# COMPETITIVE BODYBUILDING - POWERLIFTING - ATHLETICS & SPORTS > BOXING / FIGHTING / WRESTLING >  Bobby Lashley joins ATT

## QuieTSToRM33

> Bobby Lashley Joins ATT!
> 
> 2008-10-09
> 
> Former WWE Champion Bobby Lashley has officially signed and joined American Top Team.
> 
> Bobby started training with us a week ago and decided this is where he needed to be to take the next step in his burgeoning MMA career. Bobby comes to us with a great background in amateur wrestling where he was a mulitple NAIA National Wrestling Champion. Of course, most people know of him because of his time spent with the pro wrestling organization WWE and ECW.
> 
> Bobby is serious about the sport of MMA and will dedicate himself to being the best he possibly can.
> ...


Let's see what he can do.

----------


## zimmy

Notice all the fake wrestlers taken an interest...they see this turning into wwe with dana white at the healm soon.

----------


## Brown Ninja

The UFC has taken on a bit of a WWE feel here lately but lets not downplay the possible influx of talent this could create. Angle is to old and brittle so he will probably never see the inside of the cage but let's be honest Brock has a very bright future. Granted these are two very legit wrestlers so not everyone that jumps ship will have their credentials but everyone has to start somewhere and there are some enormous athletes in the WWE. Who knows maybe the WWE can replensih the Heavyweight Division

----------


## WARMachine

Youll never make 265...

If he does drop the weight, thats just further proof hes been juicing...

----------


## yannick35

First of all he will need to cut out he juice, its going to be impressive to see how he looks without all theses steroids in is body.

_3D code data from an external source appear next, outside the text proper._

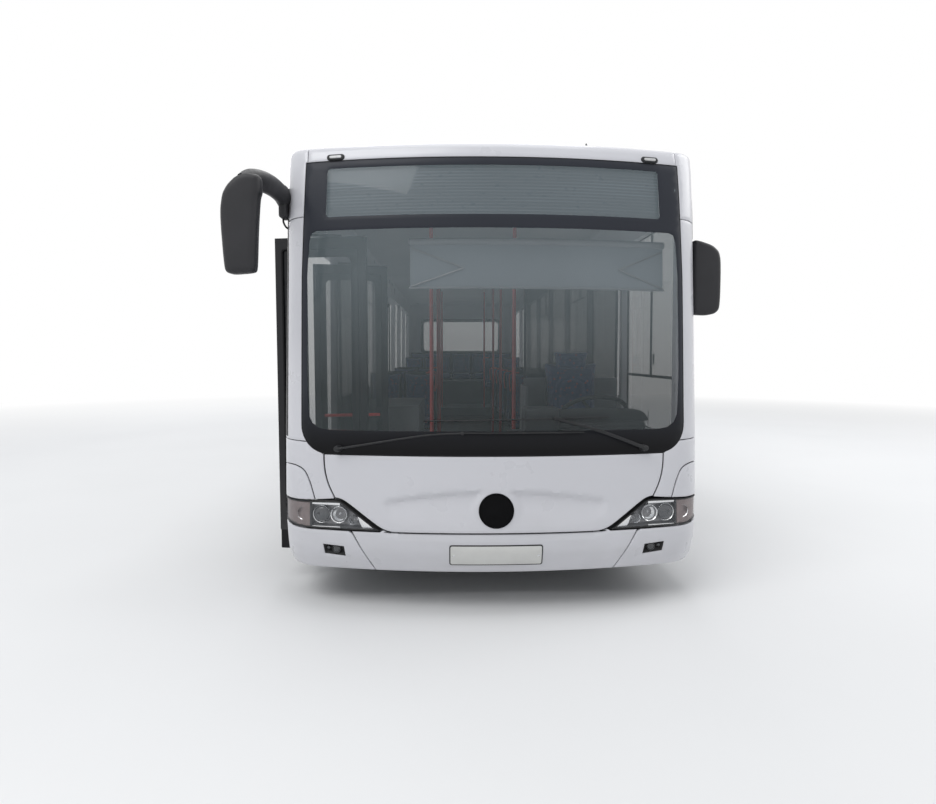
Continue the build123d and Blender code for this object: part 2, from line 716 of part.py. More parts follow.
def tyre_at(x, s):
    half = TYRE_W / 2
    points = [
        (-half + 40, RIM_R), (-half + 8, RIM_R + 40), (-half, RIM_R + 95), (-half + 10, TYRE_R - 45),
        (-half + 42, TYRE_R - 8), (-half + 90, TYRE_R), (half - 90, TYRE_R), (half - 42, TYRE_R - 8),
        (half - 10, TYRE_R - 45), (half, RIM_R + 95), (half - 8, RIM_R + 40), (half - 40, RIM_R),
    ]
    return ring_profile(points, x, y_at(s), WHEEL_Z)


def rim_at(x, s, out, dish):
    """Rim with its disc; out is +1 where the wheel's outer face looks to +X."""
    half = TYRE_W / 2 - 40
    points = [
        (-half, RIM_R), (half, RIM_R), (half, RIM_R - 22), (dish + 12, RIM_R - 30),
        (dish + 12, 90), (dish + 12, 70), (dish - 10, 70), (dish - 10, RIM_R - 30), (-half, RIM_R - 22),
    ]
    if out < 0:
        points = [(-a, r) for a, r in points]
    return ring_profile(points, x, y_at(s), WHEEL_Z)


HUB_R = 69.7
STUB_R = 44


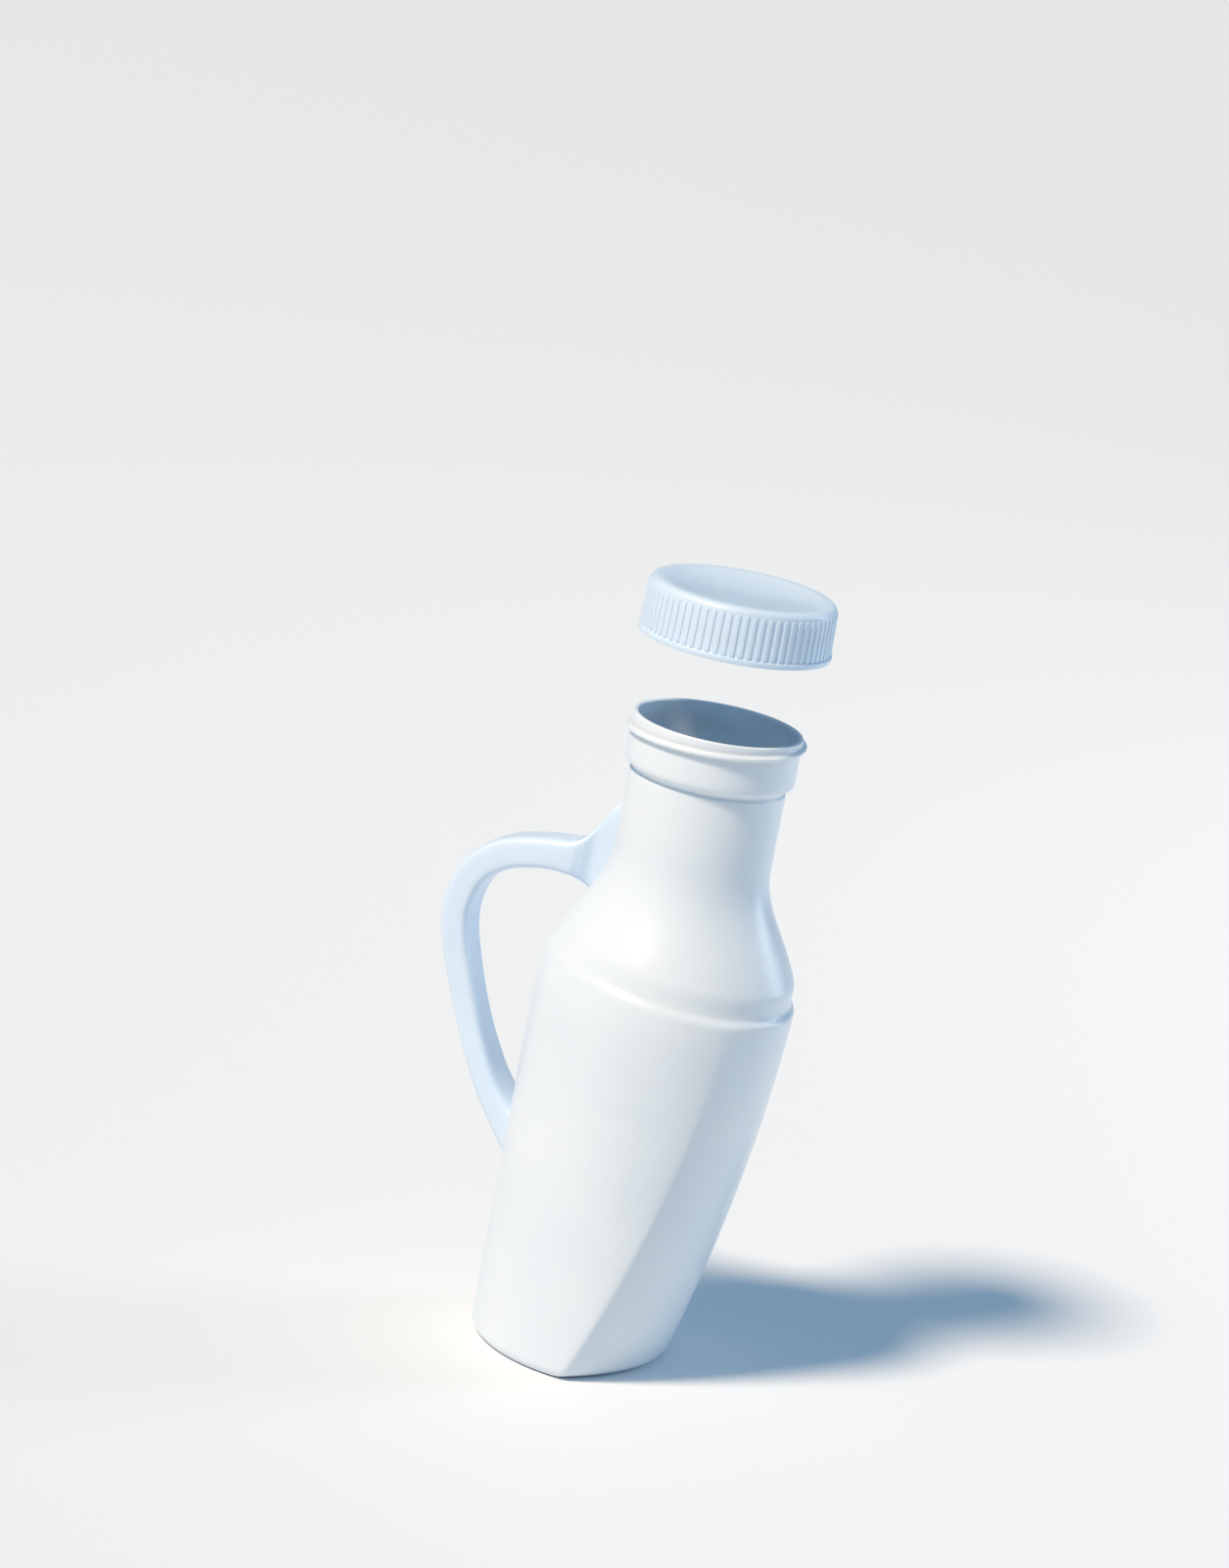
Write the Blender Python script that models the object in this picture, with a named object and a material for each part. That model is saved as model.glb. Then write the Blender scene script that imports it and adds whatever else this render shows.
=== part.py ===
"""Ward urine bottle with a carry handle and a screw cap, with the cap unscrewed and lifted off the mouth.

Metres, +Z up. The origin is on the plane that the base stands on, on the axis of the neck. The handle is on
the -X side. The resting face, which the bottle lies on in bed, is on the +X side.
"""

import math

import bmesh
import bpy
from mathutils import Vector
from mathutils.geometry import interpolate_bezier

GAP = 0.0003  # left between two pieces that touch

# The bottle: a round body with a bowed resting face, a sloping shoulder, a neck and a collar.
HEIGHT = 0.248
WALL = 0.0018
BODY_RADIUS = 0.0495
BASE_ROUND = 0.004
SHOULDER_START = 0.138
SHOULDER_PULL = 0.025  # how far the shoulder keeps on straight up before it turns in
NECK_PULL = 0.021  # and how far the neck's own line reaches down into it
NECK_START = 0.197
NECK_RADIUS = 0.0295
COLLAR_START = 0.2283
COLLAR_STEP = 0.0018
COLLAR_RADIUS = 0.032
GROOVE = 0.0007  # the groove under the collar's step
GROOVE_RISE = 0.0014

# The resting face lies between two upright creases. CREASE_X and CREASE_BOW are the arc in the XZ plane
# that the creases follow, and the face bulges out between them, most of all at the base.
CREASE_X = 0.0374
CREASE_MIDDLE = 0.170
CREASE_BOW = 0.440
FACE_TOP = 0.148
BULGE_TOP = 0.0118
BULGE_BASE = 0.0212
DIP = 0.0020  # how deep the soft groove over the face is on the face's side
DIP_LOW = 0.142
DIP_RISE = 0.0135
DIP_DEEPEST = 0.35
DIP_SLOPE = 0.012  # how much higher the groove over the face is on the handle's side

# The screw thread, which the collar and the cap share.
LEAD = 0.006
THREAD_TURNS = 1.0
THREAD_START = math.radians(90)
THREAD_BELOW_RIM = 0.008
THREAD_FOOT = 0.0022
THREAD_TOP = 0.0012
THREAD_OUT = 0.0018
THREAD_RUN_OUT = 0.07  # share of its length over which each end fades away
SUNK = 0.0003  # how far a ridge or rib is sunk into its wall

# The cap, and how far it is unscrewed.
CAP_TURNS_OFF = 8
CAP_OVERLAP = 0.017  # how far the closed cap comes down over the collar
CAP_ROOF = 0.002
CAP_BORE = 0.0343
CAP_THREAD_IN = 0.0017
CAP_BAND_RADIUS = 0.0363
CAP_BAND = 0.0022
CAP_SKIRT_RADIUS = 0.0355
CAP_TOP_RADIUS = 0.0351
CAP_EDGE = 0.0028
RIBS = 72
RIB_OUT = 0.0004
LINER_THICKNESS = 0.0012

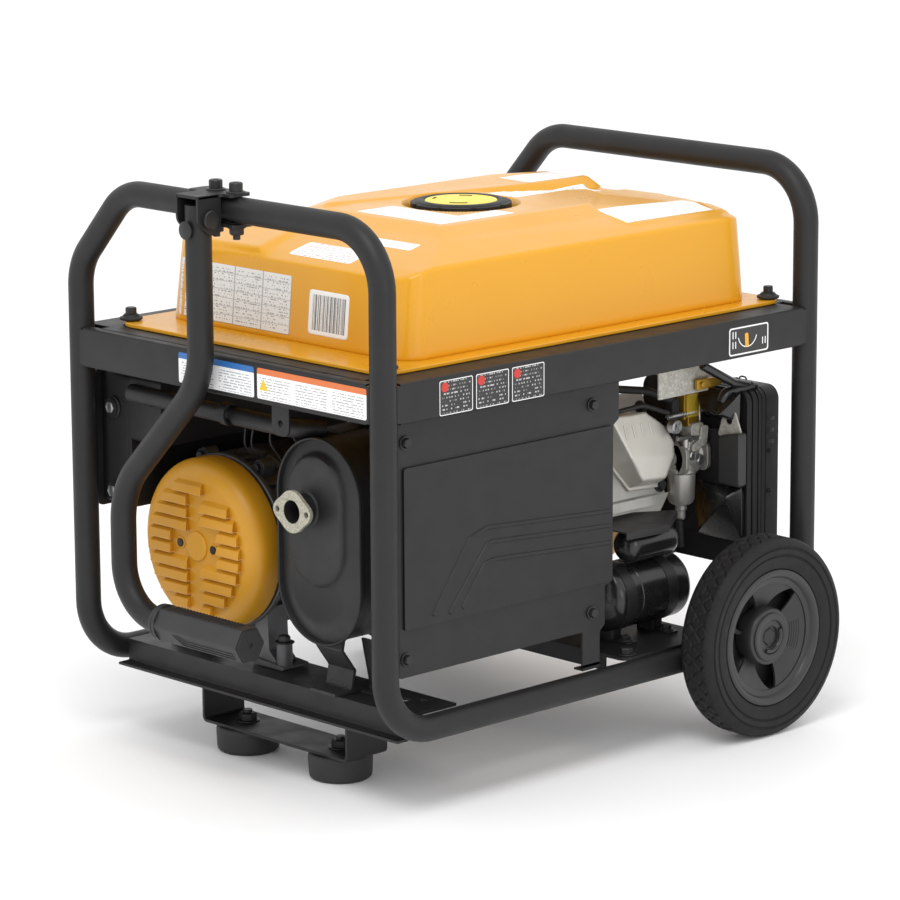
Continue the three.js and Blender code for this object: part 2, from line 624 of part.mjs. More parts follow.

Still he has a very good backround in martial arts before going into wrestling. He actually quit WWE so its not like he was released of nothing.

I really liked Lashley in pro wresting and looking forward to see what he can do in MMA.

----------


## WARMachine

^^^ I dont know...

I think hell be a decent fighter, but he'll never progress to the upper level of fighters.

----------


## Brown Ninja

I heard his first fight is against the Undertaker.

----------